Nobody took them seriously. Mitt is bringing half the Republican Party to Ohio on Friday to kick off the new “Romney-Ryan Real Recovery Road Rally.” Everybody’s coming — Ann, the sons, Paul Ryan, Paul Ryan’s wife who we have yet to actually meet, Rudy Giuliani, a couple of Olympic medalists and pretty much every Republican elected official except He Who Must Not Be Named in New Jersey.
Sudden plans for a road trip are usually the sign of a pressing need to escape reality.
Ohio is currently famous for its oversupply of TV campaign ads — Douglas Tifft, a legal research clerk in Cincinnati, counted 16 in a row one recent night. It also has a history of Election Day crises. This is one of the reasons voting now runs for more than a month, the better to reduce the chances of a last-minute pileup. (Earlier this year, the Republican secretary of state seemed bent on expanding voting hours even more in the suburbs while reducing them in the cities, but he has gotten over that.)
Nearly a quarter of the likely voters have already cast their ballots. Frankly, I don’t see why everybody hasn’t voted already, because this is the only way to keep the desperate party workers from calling you and coming repeatedly to your door to ask you to get with the program.
The Romney-Ryan Real Recovery Road Rally will begin in John Boehner’s hometown of West Chester. Then everybody will fan out across the land to distract the country from the fact that Mitt Romney once said he wanted to get rid of the Federal Emergency Management Agency. And, actually, it’s not very fair to bring that up. That was during the primaries, and Romney did not mean a single thing he said during the primaries. The person currently running for president is the late-fall Mitt Romney, who is mainly concerned with China. And “change.”
Change is so 2008. Right now, we are just looking for a president who will nudge things a tad toward the right general direction. Bring us the guy who won’t totally screw things up. We want a “No New Disasters” rally.

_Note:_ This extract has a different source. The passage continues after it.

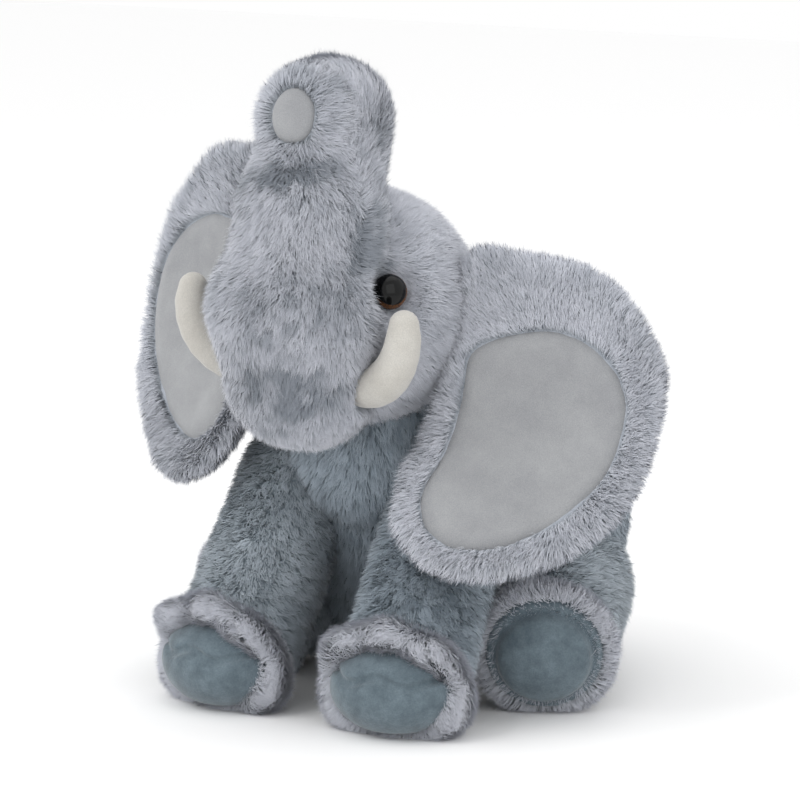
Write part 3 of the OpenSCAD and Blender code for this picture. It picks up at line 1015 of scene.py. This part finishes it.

About Ohio. President Obama canceled a big Cincinnati rally on Wednesday, but his supporters here didn’t seem to mind. This was mainly because Ohio appreciated the importance of focusing on the disaster along the East Coast, but also because local Democrats are in such a state of manic anxiety that the president’s visit was just going to be that many hours lost from going door to door, begging people to vote, or putting up lawn signs and then replacing the lawn signs when they’re stolen.
“I wanted to sit up all night in a lawn chair,” said Michele Mueller, who has lost a large number of Obama signs to vandals. “But my husband said, no, we’re going to hang them from the tree.” The next morning when they woke up, the Muellers found someone had climbed into the trees and draped towels over their placards. So it goes.
If this election is going to be all about somebody other than me, I’m good with Ohioans. They are, as a group, hard-working, unassuming and inclined to take their civic responsibilities seriously.
“I don’t ever get anybody saying: ‘I’m not interested,’ ” said Denise Driehaus, a state representative and compulsive door-to-door campaign worker.
Her brother, Steve, was a Cincinnati congressman who lost his seat in the big Republican surge of 2010. He then joined the Peace Corps and took his family to work in Swaziland. This should be a model for every ex-congressman lobbyist in Washington. Look to Ohio, guys. It’s all about Ohio.